* START Dataset excerpts *

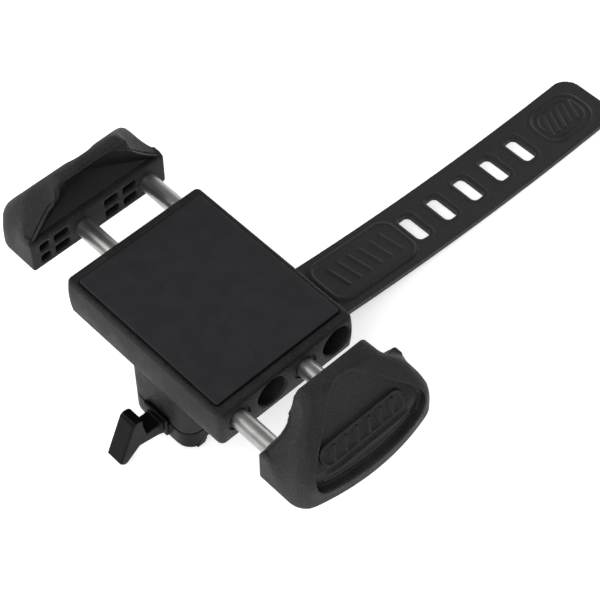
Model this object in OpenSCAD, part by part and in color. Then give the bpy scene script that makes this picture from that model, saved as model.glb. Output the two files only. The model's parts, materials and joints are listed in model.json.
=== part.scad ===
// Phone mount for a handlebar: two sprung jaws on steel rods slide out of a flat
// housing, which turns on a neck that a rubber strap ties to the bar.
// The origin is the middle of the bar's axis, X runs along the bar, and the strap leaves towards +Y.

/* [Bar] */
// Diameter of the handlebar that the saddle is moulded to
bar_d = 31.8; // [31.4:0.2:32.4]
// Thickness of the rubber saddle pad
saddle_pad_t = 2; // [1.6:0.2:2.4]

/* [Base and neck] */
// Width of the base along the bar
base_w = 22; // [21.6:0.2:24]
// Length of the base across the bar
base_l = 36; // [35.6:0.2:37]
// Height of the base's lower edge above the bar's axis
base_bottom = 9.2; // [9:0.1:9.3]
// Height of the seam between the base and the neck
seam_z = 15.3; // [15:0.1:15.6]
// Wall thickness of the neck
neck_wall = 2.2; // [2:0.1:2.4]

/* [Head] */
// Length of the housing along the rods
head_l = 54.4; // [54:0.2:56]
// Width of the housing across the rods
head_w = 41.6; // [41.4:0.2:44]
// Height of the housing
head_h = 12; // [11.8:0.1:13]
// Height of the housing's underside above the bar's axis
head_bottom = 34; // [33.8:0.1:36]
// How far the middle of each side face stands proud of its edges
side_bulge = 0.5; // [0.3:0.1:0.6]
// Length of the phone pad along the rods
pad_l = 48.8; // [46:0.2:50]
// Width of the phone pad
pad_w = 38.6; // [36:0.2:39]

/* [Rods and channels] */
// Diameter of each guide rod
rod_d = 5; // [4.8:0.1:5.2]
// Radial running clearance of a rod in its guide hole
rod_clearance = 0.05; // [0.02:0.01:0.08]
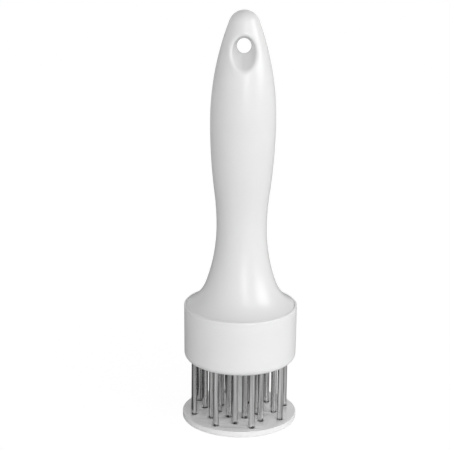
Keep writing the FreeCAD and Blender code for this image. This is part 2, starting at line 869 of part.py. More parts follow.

* END Dataset excerpts *

▶ **Exercise instructions**
Show the lines of the material that contain the word "parts".

▶ **Answer to this task**
Model this object in OpenSCAD, part by part and in color. Then give the bpy scene script that makes this picture from that model, saved as model.glb. Output the two files only. The model's parts, materials and joints are listed in model.json.
Keep writing the FreeCAD and Blender code for this image. This is part 2, starting at line 869 of part.py. More parts follow.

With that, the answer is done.